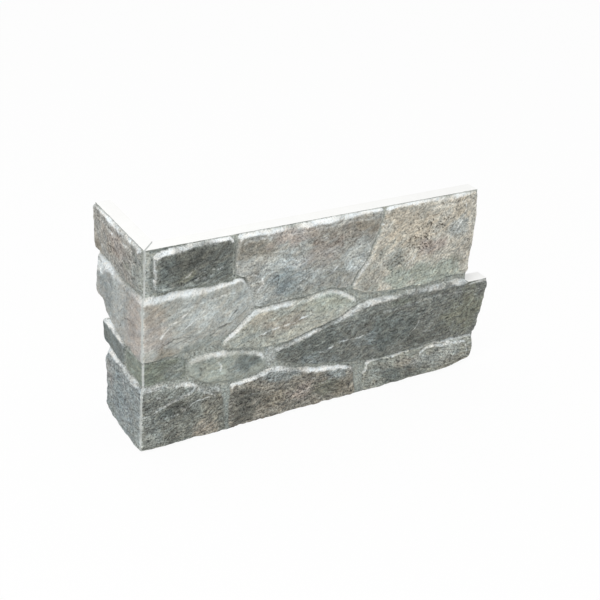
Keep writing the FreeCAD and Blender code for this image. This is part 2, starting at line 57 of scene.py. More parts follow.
# %% Camera
CAMERA_PLACE = (-0.29283, -0.63471, 0.50887)
CAMERA_TURN = 33.255
CAMERA_DIP = 28.772
CAMERA_ROLL = 4.849
CAMERA_LENS = 68.05

camera_data = bpy.data.cameras.new("camera")
camera_data.lens = CAMERA_LENS
camera_data.sensor_width = 36
camera = bpy.data.objects.new("camera", camera_data)
turned = Matrix.Rotation(-math.radians(CAMERA_TURN), 4, "Z")
tipped = Matrix.Rotation(math.radians(90 - CAMERA_DIP), 4, "X")
rolled = Matrix.Rotation(math.radians(CAMERA_ROLL), 4, "Z")
camera.matrix_world = Matrix.Translation(CAMERA_PLACE) @ turned @ tipped @ rolled
bpy.context.scene.collection.objects.link(camera)
bpy.context.scene.camera = camera
print("camera looks", CAMERA_DIP, "degrees down")

# %% [markdown]
# ## The sheet
# Places on the tile are given in millimetres: how far along a leg from the outer arris, and how far
# up from the foot. The heights of the joints and the ends of the legs are named once, as a mason
# would name the courses, and every stone is written with them. They are the ones of the CAD model,
# and so are the thickness of the body, the glue and the reliefs. `CLEAR` is how far the glue moves a
# mitred end along its leg, and `BEYOND` is a place well past the arris.

# %% Courses and ends of the tile
THIN, LOW, MID, HIGH, TOP = 55.0, 76.0, 101.0, 129.5, 165.0
TOE, BASE, STEP = 30.0, 42.0, 81.0
FIRST, SECOND = 67.0, 190.0
UPPER_END, LOWER_END, FOOT_END = 287.0, 311.0, 305.0
CAP_END, QUOIN_END, THIN_END, HEEL_END = 86.0, 81.0, 68.0, 64.0
BODY, FILM, SETBACK = 11.0, 1.2, 1.5
PROUD, MAIN, SHALLOW, FLAKE = 3.6, 2.8, 1.4, 0.8
CLEAR = FILM / math.sqrt(2)
BEYOND = -20.0

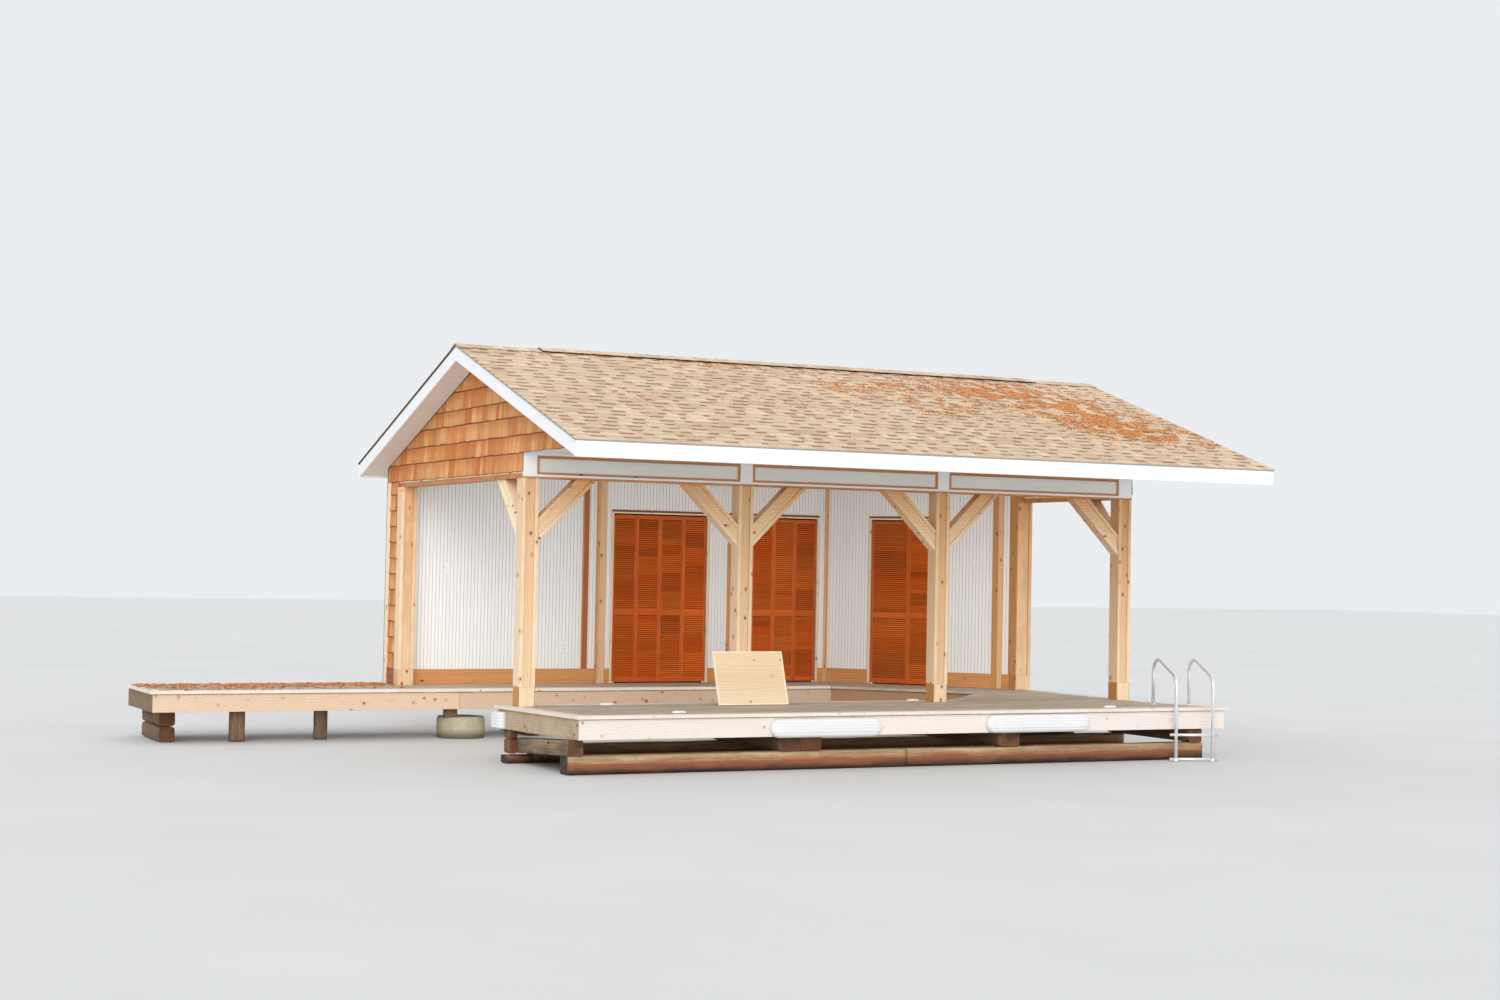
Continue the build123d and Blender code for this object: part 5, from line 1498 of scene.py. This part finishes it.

### [WHAT TO DO]
Make an exact copy of the material above.

### [OUTPUT FOR THIS TASK]
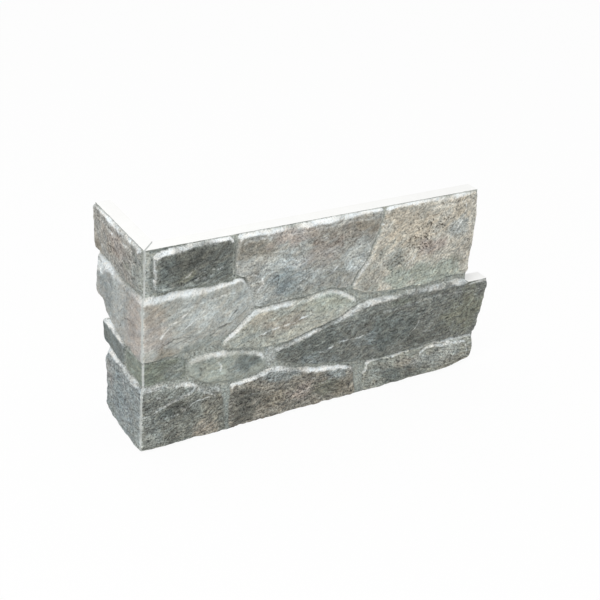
Keep writing the FreeCAD and Blender code for this image. This is part 2, starting at line 57 of scene.py. More parts follow.
# %% Camera
CAMERA_PLACE = (-0.29283, -0.63471, 0.50887)
CAMERA_TURN = 33.255
CAMERA_DIP = 28.772
CAMERA_ROLL = 4.849
CAMERA_LENS = 68.05

camera_data = bpy.data.cameras.new("camera")
camera_data.lens = CAMERA_LENS
camera_data.sensor_width = 36
camera = bpy.data.objects.new("camera", camera_data)
turned = Matrix.Rotation(-math.radians(CAMERA_TURN), 4, "Z")
tipped = Matrix.Rotation(math.radians(90 - CAMERA_DIP), 4, "X")
rolled = Matrix.Rotation(math.radians(CAMERA_ROLL), 4, "Z")
camera.matrix_world = Matrix.Translation(CAMERA_PLACE) @ turned @ tipped @ rolled
bpy.context.scene.collection.objects.link(camera)
bpy.context.scene.camera = camera
print("camera looks", CAMERA_DIP, "degrees down")

# %% [markdown]
# ## The sheet
# Places on the tile are given in millimetres: how far along a leg from the outer arris, and how far
# up from the foot. The heights of the joints and the ends of the legs are named once, as a mason
# would name the courses, and every stone is written with them. They are the ones of the CAD model,
# and so are the thickness of the body, the glue and the reliefs. `CLEAR` is how far the glue moves a
# mitred end along its leg, and `BEYOND` is a place well past the arris.

# %% Courses and ends of the tile
THIN, LOW, MID, HIGH, TOP = 55.0, 76.0, 101.0, 129.5, 165.0
TOE, BASE, STEP = 30.0, 42.0, 81.0
FIRST, SECOND = 67.0, 190.0
UPPER_END, LOWER_END, FOOT_END = 287.0, 311.0, 305.0
CAP_END, QUOIN_END, THIN_END, HEEL_END = 86.0, 81.0, 68.0, 64.0
BODY, FILM, SETBACK = 11.0, 1.2, 1.5
PROUD, MAIN, SHALLOW, FLAKE = 3.6, 2.8, 1.4, 0.8
CLEAR = FILM / math.sqrt(2)
BEYOND = -20.0

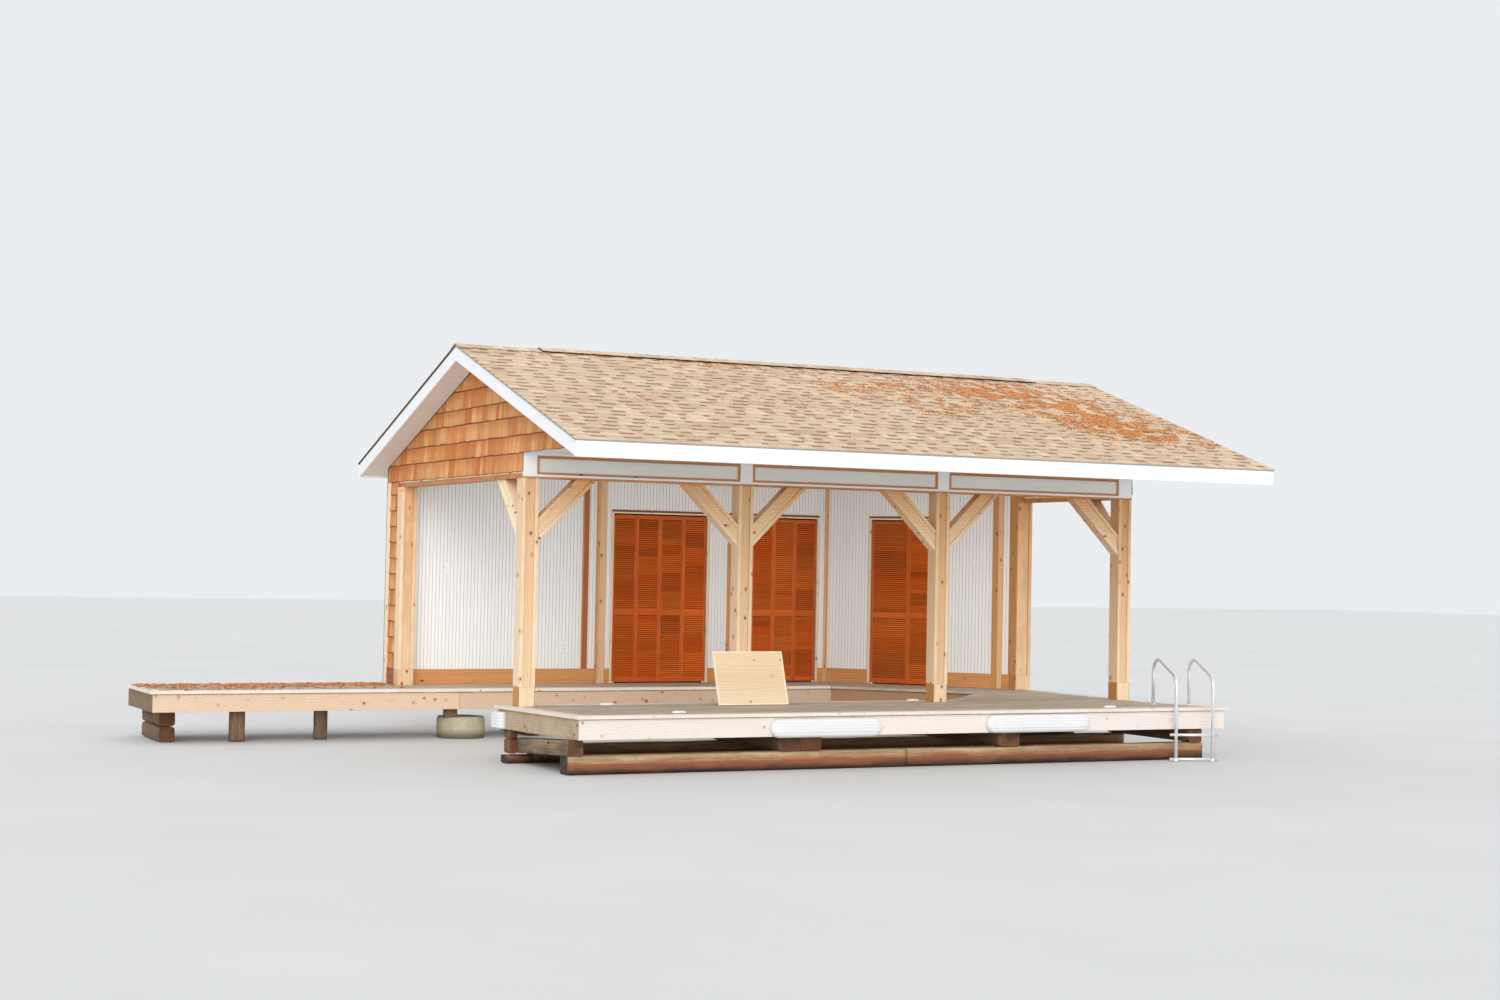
Continue the build123d and Blender code for this object: part 5, from line 1498 of scene.py. This part finishes it.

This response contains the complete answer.